■ **WRITTEN TASK**: Return the line containing "Keep writing the", the line containing "# ---- floor", and every line between them, exactly as they stand. Output nothing else.

■ **EXERCISE DATA**:
——————

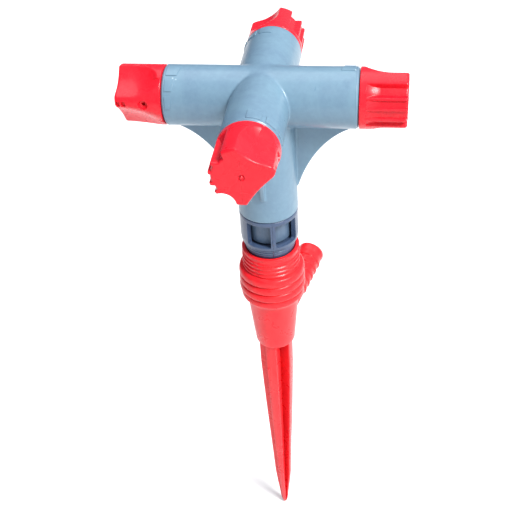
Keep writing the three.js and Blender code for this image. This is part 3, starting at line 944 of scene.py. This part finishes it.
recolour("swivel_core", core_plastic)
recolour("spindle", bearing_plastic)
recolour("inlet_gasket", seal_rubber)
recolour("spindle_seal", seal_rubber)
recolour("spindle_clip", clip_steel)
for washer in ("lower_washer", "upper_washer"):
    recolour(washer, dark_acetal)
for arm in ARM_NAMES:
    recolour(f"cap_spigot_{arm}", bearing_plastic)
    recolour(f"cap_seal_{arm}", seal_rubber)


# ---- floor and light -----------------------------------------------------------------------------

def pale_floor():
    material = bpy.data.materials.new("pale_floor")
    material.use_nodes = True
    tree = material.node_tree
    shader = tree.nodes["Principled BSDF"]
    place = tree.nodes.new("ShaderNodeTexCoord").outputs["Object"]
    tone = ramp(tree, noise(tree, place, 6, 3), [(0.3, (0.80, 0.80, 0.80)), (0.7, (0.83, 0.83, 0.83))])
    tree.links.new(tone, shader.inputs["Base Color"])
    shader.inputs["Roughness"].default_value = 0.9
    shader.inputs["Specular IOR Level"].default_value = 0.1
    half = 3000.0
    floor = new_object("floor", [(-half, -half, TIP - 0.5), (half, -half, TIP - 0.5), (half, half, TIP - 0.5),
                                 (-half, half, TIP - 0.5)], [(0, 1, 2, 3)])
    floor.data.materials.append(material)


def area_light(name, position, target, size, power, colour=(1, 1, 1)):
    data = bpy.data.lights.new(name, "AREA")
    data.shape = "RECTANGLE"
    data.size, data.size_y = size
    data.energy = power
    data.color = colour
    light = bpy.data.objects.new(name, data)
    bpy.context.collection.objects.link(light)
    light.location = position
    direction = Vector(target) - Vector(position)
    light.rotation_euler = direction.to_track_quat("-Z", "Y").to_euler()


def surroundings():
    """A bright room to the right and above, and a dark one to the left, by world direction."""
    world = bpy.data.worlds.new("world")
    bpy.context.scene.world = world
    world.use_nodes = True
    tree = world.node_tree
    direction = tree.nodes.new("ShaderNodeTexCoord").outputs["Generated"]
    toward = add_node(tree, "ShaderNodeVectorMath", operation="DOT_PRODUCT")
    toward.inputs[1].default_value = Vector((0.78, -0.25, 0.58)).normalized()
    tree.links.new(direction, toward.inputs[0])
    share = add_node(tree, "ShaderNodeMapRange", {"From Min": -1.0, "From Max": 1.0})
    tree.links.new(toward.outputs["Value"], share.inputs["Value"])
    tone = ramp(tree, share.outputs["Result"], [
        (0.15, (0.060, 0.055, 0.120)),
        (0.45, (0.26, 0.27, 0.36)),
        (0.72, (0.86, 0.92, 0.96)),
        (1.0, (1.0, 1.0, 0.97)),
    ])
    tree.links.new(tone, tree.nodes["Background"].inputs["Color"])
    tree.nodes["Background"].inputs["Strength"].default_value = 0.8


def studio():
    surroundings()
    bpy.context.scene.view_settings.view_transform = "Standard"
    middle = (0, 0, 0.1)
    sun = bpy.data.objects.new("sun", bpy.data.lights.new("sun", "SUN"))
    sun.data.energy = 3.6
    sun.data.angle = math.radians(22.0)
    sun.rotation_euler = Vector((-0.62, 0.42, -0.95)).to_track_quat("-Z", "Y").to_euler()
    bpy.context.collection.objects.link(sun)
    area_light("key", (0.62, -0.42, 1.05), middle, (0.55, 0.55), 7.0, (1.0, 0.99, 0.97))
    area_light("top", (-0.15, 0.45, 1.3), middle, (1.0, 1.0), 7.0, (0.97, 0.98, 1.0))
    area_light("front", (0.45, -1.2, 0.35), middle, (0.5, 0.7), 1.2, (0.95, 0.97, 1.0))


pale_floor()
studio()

——————

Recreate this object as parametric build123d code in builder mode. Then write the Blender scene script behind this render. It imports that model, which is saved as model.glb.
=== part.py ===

——————

■ **EXPECTED ANSWER**:
Keep writing the three.js and Blender code for this image. This is part 3, starting at line 944 of scene.py. This part finishes it.
recolour("swivel_core", core_plastic)
recolour("spindle", bearing_plastic)
recolour("inlet_gasket", seal_rubber)
recolour("spindle_seal", seal_rubber)
recolour("spindle_clip", clip_steel)
for washer in ("lower_washer", "upper_washer"):
    recolour(washer, dark_acetal)
for arm in ARM_NAMES:
    recolour(f"cap_spigot_{arm}", bearing_plastic)
    recolour(f"cap_seal_{arm}", seal_rubber)


# ---- floor and light -----------------------------------------------------------------------------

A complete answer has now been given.